Sherlock Holmes vs the Cat-Hair Moustache

Sherlock Holmes: Crimes and Punishments is an adventure game that doesn’t feel like other adventure games.

Typically, adventure games give the player several tasks: exploring the environment, gathering items, talking to NPCs, and solving puzzles. The challenge comes from the last element, solving puzzles. Sometimes, this becomes a problem. Either the solution to the puzzle makes no sense (making a moustache out of cat hair), or the puzzle itself is out of place.

Crimes and Punishments contains several of these elements. There is a fair amount of exploration and talking to NPCs (both accompanied by a sort of “Holmes vision”, triggered at the touch of a button):

Sherlock Holmes CP - NPC
This never gets old.

However, the game contains relatively few of what I consider puzzles, and none of the traditional “use item A with item B” variety. Instead, it gives the player other things to do. Sometimes, these are simple tasks, such as scrubbing mud off a piece of evidence, or turning over and examining an item.  Sometimes, it gives the player (skippable) mini-games, such as tinkering with Holmes’ chemistry kit:


On a couple of occasions, it serves up (skippable again) QTEs. In general, when confronted with one of these tasks, there’s not much doubt about what to do – although there can be doubt about how to accomplish it. What makes them interesting is what they reveal about the case.
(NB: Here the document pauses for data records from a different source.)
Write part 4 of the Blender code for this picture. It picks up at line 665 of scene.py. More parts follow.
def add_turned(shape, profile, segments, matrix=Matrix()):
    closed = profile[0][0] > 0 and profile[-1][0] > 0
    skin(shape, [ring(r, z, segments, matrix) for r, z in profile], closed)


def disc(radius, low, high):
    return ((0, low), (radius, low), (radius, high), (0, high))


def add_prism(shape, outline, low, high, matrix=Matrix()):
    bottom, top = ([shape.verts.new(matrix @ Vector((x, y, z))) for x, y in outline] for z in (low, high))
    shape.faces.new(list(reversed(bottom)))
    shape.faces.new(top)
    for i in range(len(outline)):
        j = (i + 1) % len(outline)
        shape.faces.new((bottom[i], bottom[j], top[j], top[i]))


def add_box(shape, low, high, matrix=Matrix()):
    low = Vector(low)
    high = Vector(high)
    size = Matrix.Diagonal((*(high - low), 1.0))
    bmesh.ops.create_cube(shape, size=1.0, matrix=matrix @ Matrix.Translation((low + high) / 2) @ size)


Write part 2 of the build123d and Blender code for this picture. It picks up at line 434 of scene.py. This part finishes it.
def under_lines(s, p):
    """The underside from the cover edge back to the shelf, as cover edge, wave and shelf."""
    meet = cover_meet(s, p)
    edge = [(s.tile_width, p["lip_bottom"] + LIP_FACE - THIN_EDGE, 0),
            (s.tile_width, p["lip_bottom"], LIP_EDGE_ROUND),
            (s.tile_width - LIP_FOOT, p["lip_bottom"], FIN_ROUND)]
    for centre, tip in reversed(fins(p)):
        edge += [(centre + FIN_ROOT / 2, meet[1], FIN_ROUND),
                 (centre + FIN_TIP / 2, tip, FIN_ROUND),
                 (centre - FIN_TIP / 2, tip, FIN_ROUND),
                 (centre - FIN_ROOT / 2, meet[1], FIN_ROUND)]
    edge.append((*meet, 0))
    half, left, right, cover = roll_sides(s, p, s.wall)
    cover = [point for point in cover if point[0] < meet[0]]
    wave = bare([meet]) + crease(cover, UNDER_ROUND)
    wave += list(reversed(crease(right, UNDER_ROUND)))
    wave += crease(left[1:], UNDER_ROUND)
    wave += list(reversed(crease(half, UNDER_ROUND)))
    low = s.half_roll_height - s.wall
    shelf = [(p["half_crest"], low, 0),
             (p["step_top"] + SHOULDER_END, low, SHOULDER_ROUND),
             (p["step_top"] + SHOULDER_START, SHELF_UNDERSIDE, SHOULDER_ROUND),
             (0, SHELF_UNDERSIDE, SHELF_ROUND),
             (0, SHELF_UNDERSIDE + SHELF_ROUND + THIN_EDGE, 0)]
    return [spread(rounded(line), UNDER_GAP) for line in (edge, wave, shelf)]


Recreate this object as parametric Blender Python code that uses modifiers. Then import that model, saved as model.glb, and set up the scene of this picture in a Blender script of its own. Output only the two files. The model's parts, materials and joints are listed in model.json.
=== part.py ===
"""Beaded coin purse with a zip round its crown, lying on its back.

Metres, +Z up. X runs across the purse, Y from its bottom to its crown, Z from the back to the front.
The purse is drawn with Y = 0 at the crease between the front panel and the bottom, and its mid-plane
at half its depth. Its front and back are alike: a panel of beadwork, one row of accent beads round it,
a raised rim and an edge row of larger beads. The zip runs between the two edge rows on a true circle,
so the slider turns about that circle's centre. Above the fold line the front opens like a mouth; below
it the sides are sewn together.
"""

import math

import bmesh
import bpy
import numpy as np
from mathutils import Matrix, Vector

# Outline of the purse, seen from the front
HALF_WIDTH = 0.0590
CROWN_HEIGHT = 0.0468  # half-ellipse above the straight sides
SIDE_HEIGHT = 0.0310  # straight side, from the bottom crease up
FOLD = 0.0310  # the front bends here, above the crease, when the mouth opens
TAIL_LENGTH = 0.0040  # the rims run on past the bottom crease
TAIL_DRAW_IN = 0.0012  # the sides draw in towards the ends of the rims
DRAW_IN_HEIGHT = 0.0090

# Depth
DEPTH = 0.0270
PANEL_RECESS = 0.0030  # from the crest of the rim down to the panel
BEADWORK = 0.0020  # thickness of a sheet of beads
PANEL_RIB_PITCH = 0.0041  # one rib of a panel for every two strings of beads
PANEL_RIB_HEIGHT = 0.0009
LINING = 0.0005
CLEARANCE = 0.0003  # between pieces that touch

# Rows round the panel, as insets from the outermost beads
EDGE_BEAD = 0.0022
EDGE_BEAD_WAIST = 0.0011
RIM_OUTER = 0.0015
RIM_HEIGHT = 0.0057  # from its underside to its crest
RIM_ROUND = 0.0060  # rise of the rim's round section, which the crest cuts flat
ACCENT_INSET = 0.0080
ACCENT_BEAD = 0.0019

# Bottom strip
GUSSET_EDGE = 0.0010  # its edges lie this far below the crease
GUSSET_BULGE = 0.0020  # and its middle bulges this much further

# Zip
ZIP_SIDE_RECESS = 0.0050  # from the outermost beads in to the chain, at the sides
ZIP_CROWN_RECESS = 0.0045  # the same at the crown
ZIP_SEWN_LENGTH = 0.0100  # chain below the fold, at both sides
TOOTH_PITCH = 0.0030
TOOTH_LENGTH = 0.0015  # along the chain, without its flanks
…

The real challenge comes from deduction. As Holmes explores each crime scene, talks to NPCs, and completes tasks, he accumulates clues that the player must combine into theories. Ultimately, the player must decide which theory is correct:

An interesting decision.
An interesting decision.

Could that scrawny guy really be the murderer? Which of the two plausible murder methods was actually used? And what was the motive? It’s possible to get it wrong (and accuse the wrong person) – happily, as of four cases in, I’ve been correct each time1.

The beauty of the deduction system is that it integrates theme and mechanics. After all, Holmes’ job is to work out who did what (and why). Putting this in players’ hands, rather than delivering the information via cutscene, is what ultimately cements us in his role. I do think there is room to refine the earlier process of gathering evidence. Exploration can become a bit of a pixel hunt, and some of the mini-games can be pesky, prompting me to reach for a FAQ several times. This is an issue of execution, not design – the basic process of looking for clues, peering at items, and giving witnesses a once-over is appropriate to the theme. At the game’s best, one case saw me prowling up and down the crime scene, reconstructing evidence, interviewing witnesses (and assessing their reliability), and uncovering a mystery as I went. That felt like an investigation. And even the run-of-the-mill cases make me think.

With two cases left to go, I feel confident calling Sherlock Holmes: Crimes and Punishments a good, interesting adventure game. I look forward to seeing the developers iterate!

  1. You can confirm your guess after “solving” each case.